Soma Dutta, chairperson of the NGO, I care for tomorrow society, who helped them open bank accounts, said, “These women weren’t aware of the government schemes that they can avail. Each of them must have a functioning account for at least two years so they can take a loan from the bank.”

The group has also been conducting personality development sessions for women and plan to assist them to in starting self-help groups.

Twenty-year-old Pratibha Thapar, a resident of Khambacha pada said that earlier only the elderly had bank accounts and official documents. It was not considered necessary for women to have the same. However, with the NGO’s initiative, youngsters and women are now working on getting these documents so they can have a functioning account.

“It feels good to have some extra money on hand, which is why the entire family works together to make paper bags. However, the problem is boys from our community are unable to find employment, which is why women do not even expect jobs,” Thapar said.
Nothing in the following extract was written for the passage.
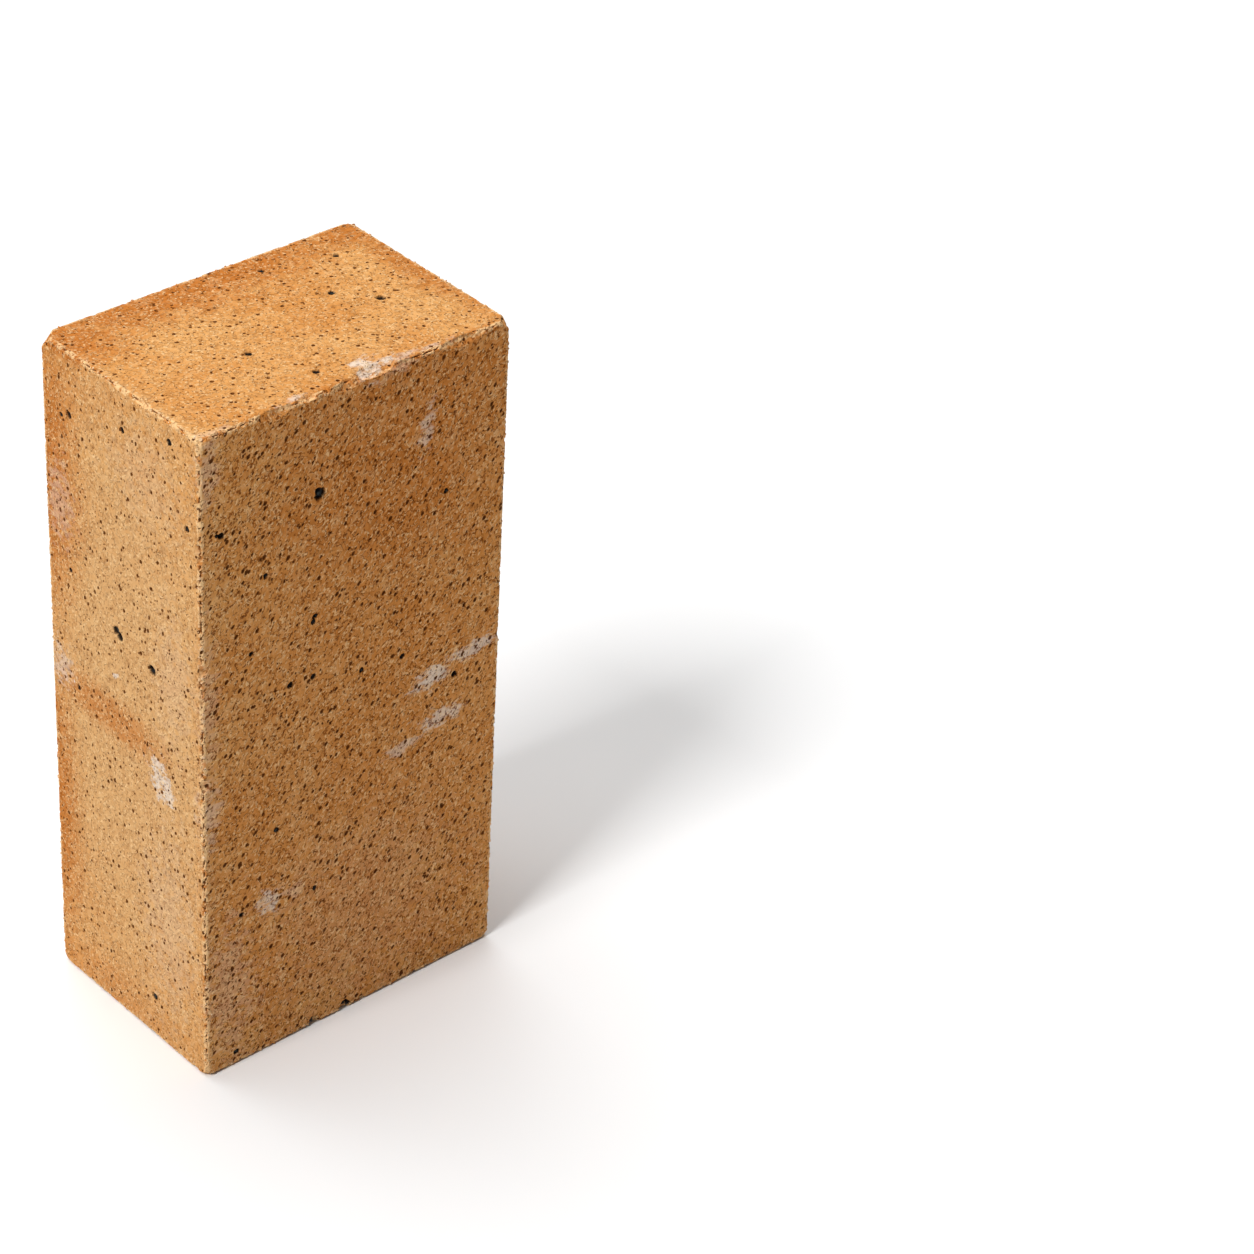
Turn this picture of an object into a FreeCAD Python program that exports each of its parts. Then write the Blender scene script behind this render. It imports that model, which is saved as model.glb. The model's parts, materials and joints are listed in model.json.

Meanwhile, another NGO Vanamali, is also helping tribals to form self-help groups. Amrita Nadkarni, managing trustee of NGO said, “In case of tribals, it has been observed that the husband and wife supplement each other and work together to contribute towards the development of the family. Also, if these women earn, they will be able to assert themselves and stop men from drinking.”

Aarey Milk Colony consists of 27 padas or tribal settlements with a population of 10,000.

Khambacha pada has around 100 houses with a population of more than 500, consisting of Warli tribes. Most of them are seasonal farmers or work as daily wage labourers, out of which their monthly income is around ₹5,000.